Noise in the digital era is the equivalent of film grain. The higher the ISO you use the more noise you’ll generate in your digital image. A few other factors can also greatly increase the amount of noise in an image such as underexposure (which in effect brings out more noise when you have to bring the exposure back up in the post-processing), the sensor size and resolution, long exposures and the amount of sharpening applied to an image. These factors all have an effect on how much noise is visible in any given image. Before we get into reducing noise, realize that noise isn’t necessarily a bad thing. It can give your image texture and a feel that you can’t get any other way. Sometimes you may even want to add noise for a certain effect (ala high speed film grain).

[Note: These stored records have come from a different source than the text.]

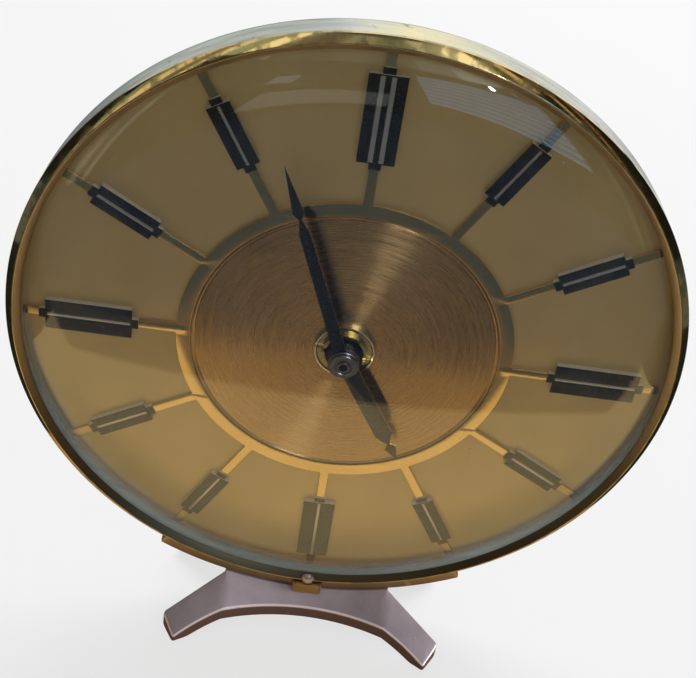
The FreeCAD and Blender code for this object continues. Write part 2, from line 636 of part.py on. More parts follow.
def make_bush():
    """Threaded centre bush, held by its flange inside the housing."""
    tube = disc(BUSH_R, BUSH_FRONT, FLOOR_BACK)
    flange = disc(BUSH_R + BUSH_FLANGE_WIDTH, FLOOR_BACK, FLOOR_BACK + BUSH_FLANGE)
    return joined([tube, flange]).cut(hole(BUSH_BORE_R))


def bay_wall(y0, y1):
    """Wall between the gears and the battery."""
    half = INNER_HALF + ROOT
    return block(-half, half, y0, y1, BAY_WALL_TOP - BAY_WALL, BAY_WALL_TOP)


def make_tray():
    """Front half of the movement's housing."""
    shell = rounded_box(BOX / 2, BOX_CORNER_R, BOX_FRONT, BOX_SPLIT)
    inside = rounded_box(INNER_HALF, BOX_CORNER_R - BOX_WALL, FLOOR_BACK, BOX_SPLIT + CUT_REACH)
    post_x = INNER_HALF - POST_INSET
    parts = [shell.cut(inside), bay_wall(FLOOR_BACK - ROOT, BOX_SPLIT)]
    for x in (-post_x, post_x):
        for z in (post_x, BAY_WALL_TOP + POST_R - ROOT):
            parts.append(disc(POST_R, FLOOR_BACK - ROOT, BOX_SPLIT, V(x, 0, z)))
    parts.append(disc(STUD_PIN_R, FLOOR_BACK - ROOT, BOX_SPLIT - LAP, MINUTE_CENTRE))
    solid = joined(parts).cut(disc(BUSH_R, 0, FLOOR_BACK + 1))
    return solid.cut(disc(KNOB_PIN_R + RUN_GAP, FLOOR_BACK - PIVOT_DEPTH, FLOOR_BACK + 1, SETTING_CENTRE))


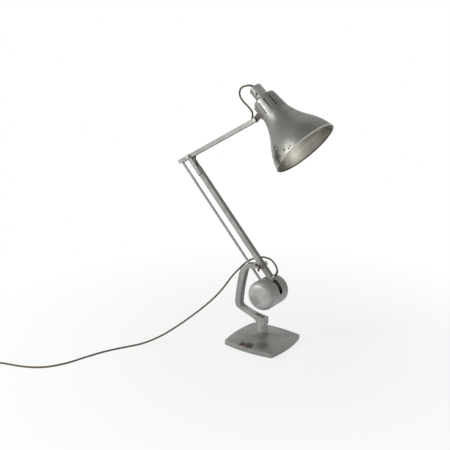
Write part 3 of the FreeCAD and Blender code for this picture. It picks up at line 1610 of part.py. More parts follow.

Another side note before we get into it here, with today’s amazing cameras like the Nikon D3s, D700 and Canon’s 1D Mark IV you may not need any noise reduction at all unless you are shooting at wildly high ISOs. With my D700 I am confident that the image quality is useable up to ISO 3200 and even 6400 with moderate amounts of noise reduction done after the fact. Sometimes I don’t even apply any noise reduction for images shot at these high ISOs depending on the scene and the effect I am going after. Yet another factor to keep in mind as we talk about reducing noise is that when you are looking at your image on the monitor at 100% you are seeing much more information than you will ever see in a print. To get a better idea of how the noise will look in print, adjust the noise while looking at the image at 100% (1:1) and then drop down to 50% (1:2) to approximate what it will look like in a print. Because of this you may not need to add as much noise reduction as you think.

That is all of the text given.